Skip to content

Word Tokenizer

This module includes classes and functions for extracting words from text.

WordTokenizer

Bases: TokenizerI, TokenizerProtocol

This class includes methods for extracting words from text.

Parameters:

Name Type Description Default
words_file str | Path

Path to the file containing the list of words. Hazm provides a default file; however, you can introduce your own file. Refer to the default file to understand its structure.

default_words
verbs_file str | Path

Path to the file containing verbs. Hazm provides a default file; however, you can introduce your own file. Refer to the default file to understand its structure.

default_verbs
join_verb_parts bool

If True, joins multi-part verbs with an underscore; for example, 'گفته شده است' becomes 'گفته_شده_است'.

True
join_abbreviations bool

If True, prevents abbreviations from being split and returns them as a single token.

False
separate_emoji bool

If True, separates emojis with a space.

False
replace_links bool

If True, replaces links with the word LINK.

False
replace_ids bool

If True, replaces IDs with the word ID.

False
replace_emails bool

If True, replaces email addresses with the word EMAIL.

False
replace_numbers bool

If True, replaces decimal numbers with NUMF and integers with NUM. For non-decimal numbers, the number of digits is appended to NUM.

False
replace_hashtags bool

If True, replaces the # symbol with TAG.

False

__init__(words_file=default_words, verbs_file=default_verbs, join_verb_parts=True, join_abbreviations=False, separate_emoji=False, replace_links=False, replace_ids=False, replace_emails=False, replace_numbers=False, replace_hashtags=False)

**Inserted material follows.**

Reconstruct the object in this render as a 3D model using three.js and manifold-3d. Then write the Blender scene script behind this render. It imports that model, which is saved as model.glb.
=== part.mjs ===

Initializes the WordTokenizer with the specified configurations.

join_verb_parts(tokens)

Joins multi-part verbs with an underscore.

Examples:

>>> tokenizer = WordTokenizer()
>>> tokenizer.join_verb_parts(['خواهد', 'رفت'])
['خواهد_رفت']
>>> tokenizer.join_verb_parts(['رفته', 'است'])
['رفته_است']
>>> tokenizer.join_verb_parts(['گفته', 'شده', 'است'])
['گفته_شده_است']
>>> tokenizer.join_verb_parts(['گفته', 'خواهد', 'شد'])
['گفته_خواهد_شد']
>>> tokenizer.join_verb_parts(['خسته', 'شدید'])
['خسته_شدید']

Parameters:

Name Type Description Default
tokens list[str]

A list of word components of a multi-part verb.

required

Returns:

Type Description
list[str]

A list where parts of multi-part verbs are joined by underscores if necessary.

tokenize(text)

Extracts tokens from the given text.

Examples:

>>> tokenizer = WordTokenizer()
>>> tokenizer.tokenize('این جمله (خیلی) پیچیده نیست!!!')
['این', 'جمله', '(', 'خیلی', ')', 'پیچیده', 'نیست', '!!!']
>>> tokenizer = WordTokenizer(join_verb_parts=False)
>>> print(' '.join(tokenizer.tokenize('سلام.')))
سلام .
>>> tokenizer = WordTokenizer(join_verb_parts=False, replace_links=True)
>>> print(' '.join(tokenizer.tokenize('در قطر هک شد https://t.co/tZOurPSXzi https://t.co/vtJtwsRebP')))
در قطر هک شد LINK LINK
>>> tokenizer = WordTokenizer(join_verb_parts=False, replace_ids=True, replace_numbers=True)
>>> print(' '.join(tokenizer.tokenize('زلزله ۴.۸ ریشتری در هجدک کرمان @bourse24ir')))
زلزله NUMF ریشتری در هجدک کرمان ID
>>> tokenizer = WordTokenizer(join_verb_parts=False, separate_emoji=True)
>>> print(' '.join(tokenizer.tokenize('دیگه میخوام ترک تحصیل کنم 😂😂😂')))
دیگه میخوام ترک تحصیل کنم 😂 😂 😂
>>> tokenizer = WordTokenizer(join_abbreviations=True)
>>> tokenizer.tokenize('امام علی (ع) فرمود: برترین زهد، پنهان داشتن زهد است')
['امام', 'علی', '(ع)', 'فرمود', ':', 'برترین', 'زهد', '،', 'پنهان', 'داشتن', 'زهد', 'است']

Parameters:

Name Type Description Default
text str

The text from which tokens should be extracted.

required

Returns:

Type Description
list[str]

A list of extracted tokens.

word_tokenize(text)

A helper function to tokenize text into words.

Parameters:

Name Type Description Default
text str

The input text.

required

Returns:

Type Description
list[str]

A list of tokens.